Whilst the review team are not calling for the FSA to develop an enforcement-driven strategy, the review team considers that the current sanctioning culture may have lowered the profile of enforcement options within the FSA’s overall sanctioning strategy.
The FSA should place greater emphasis on the principle of ‘credible deterrence’ as a means of securing compliance."
We agree with the report that it is a positive feature of our approach that enforcement is not an automatic process. It is true that in the absence of other controls this could potentially lead to us taking fewer enforcement cases than we ought to. However, the report recognises that we are aware of these issues and have controls in place to mitigate them.

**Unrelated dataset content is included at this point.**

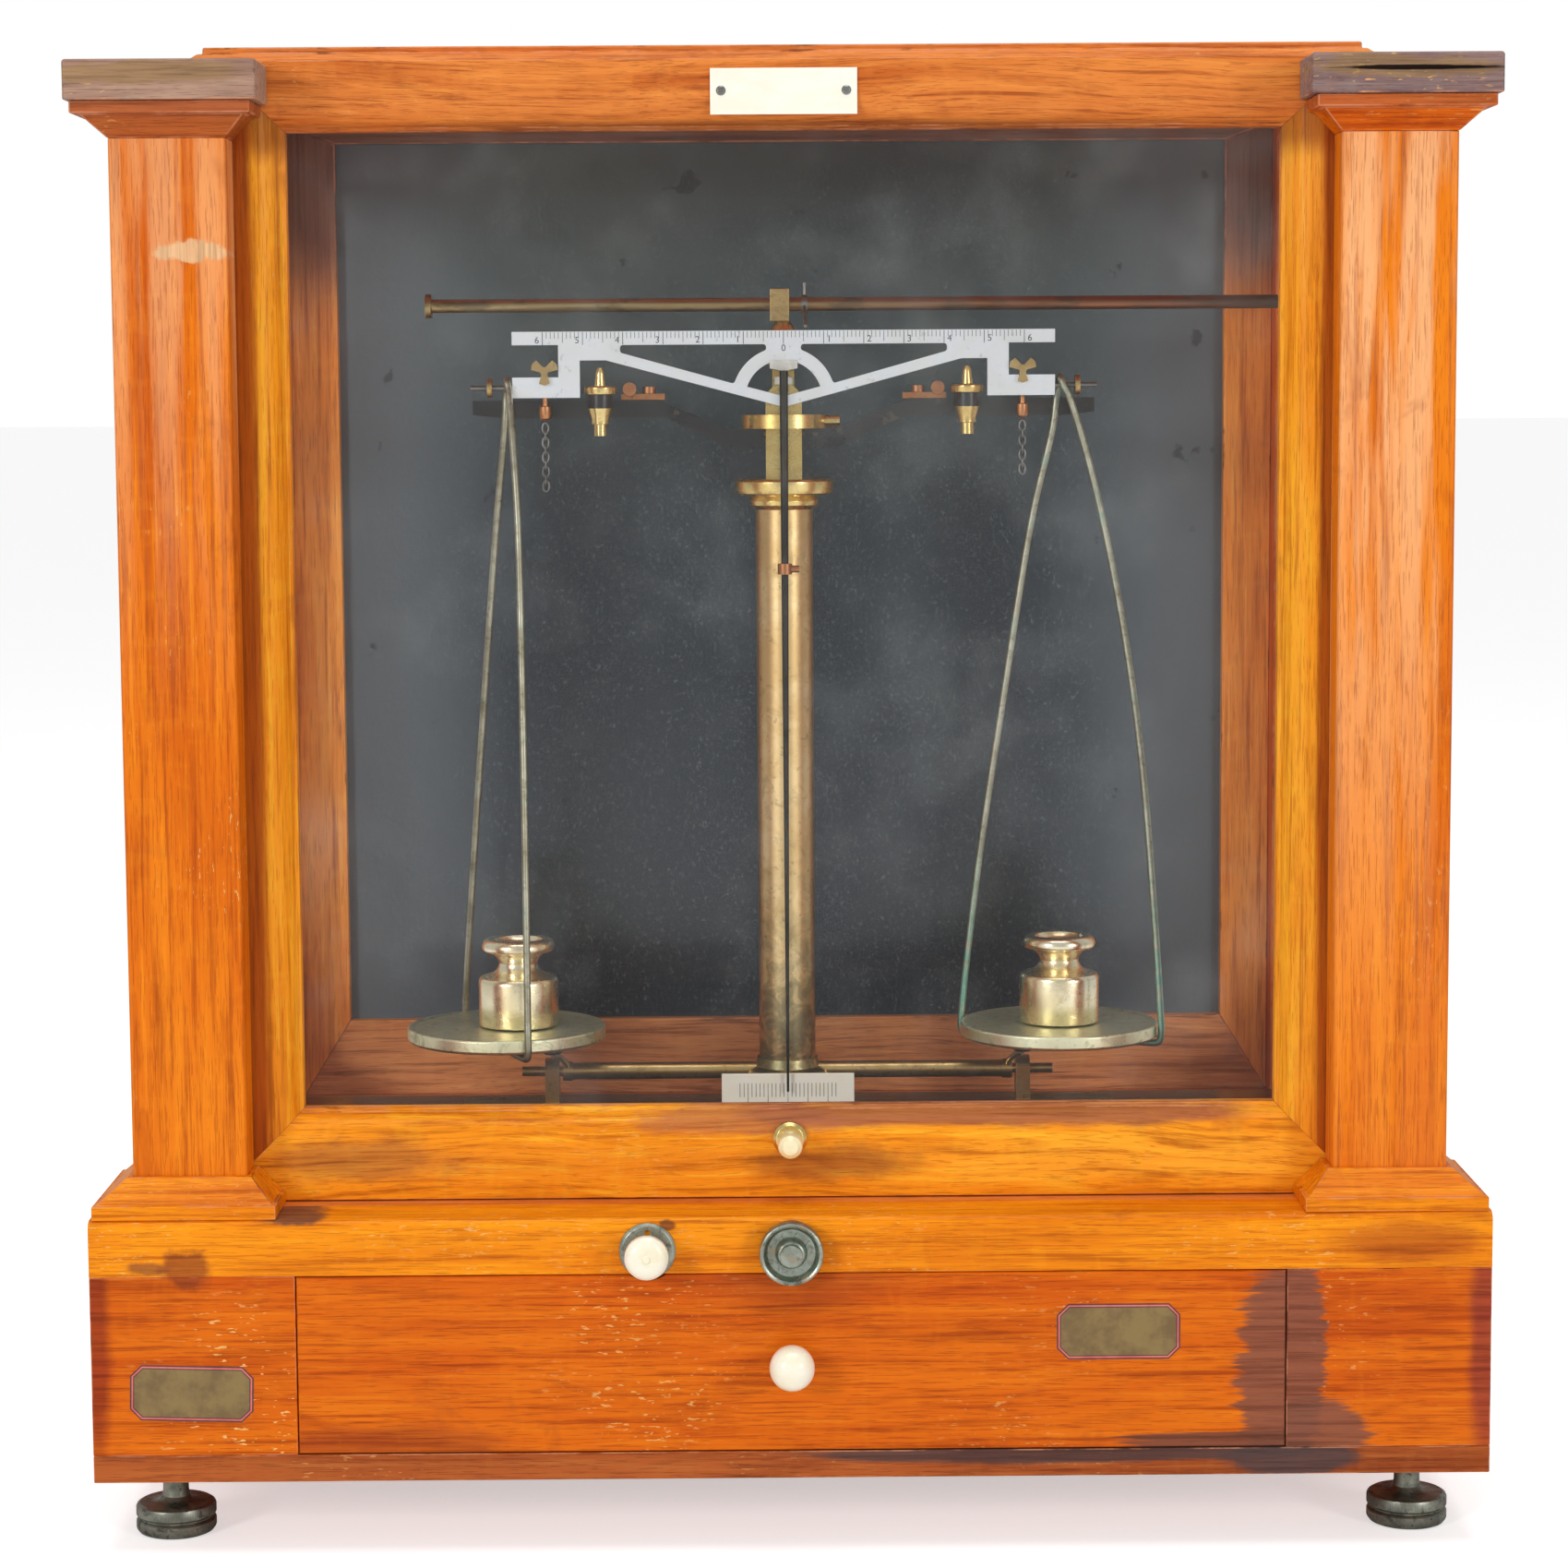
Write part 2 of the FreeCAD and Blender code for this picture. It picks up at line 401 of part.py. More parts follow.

The aim of our enforcement strategy is to achieve ‘credible deterrence’. We have said in our Business Plan that we will focus on those cases where we think we can make a real difference to consumers and markets, using enforcement strategically as a tool to change behaviour in the industry. In line with our move towards more principles-based regulation, we also expect to see more enforcement cases where principles, rather than specific rules, have been breached. Critical, however, is to achieve a belief among practitioners that those who deliberately seek to evade their responsibilities have a strong likelihood of being caught.
To achieve credible deterrence, wrongdoers must not only realise that they face a real and tangible risk of being held to account, but must also expect a significant penalty. Where we see evidence that standards are not improving despite clear messages to industry, we will seek to increase penalties in order to achieve our goals. We have done this in the arena of PPI sales where we announced in September 2007 that we would be imposing higher fines for serious failings in the retail market including against firms who fall short in relation to PPI. This was followed up in January by the FSA imposing its biggest PPI fine to date against HFC Bank Ltd.
Enforcement is an important component, not the sole element, of a credible deterrence philosophy. Effective supervision and risk mitigation programmes also have a key role to play.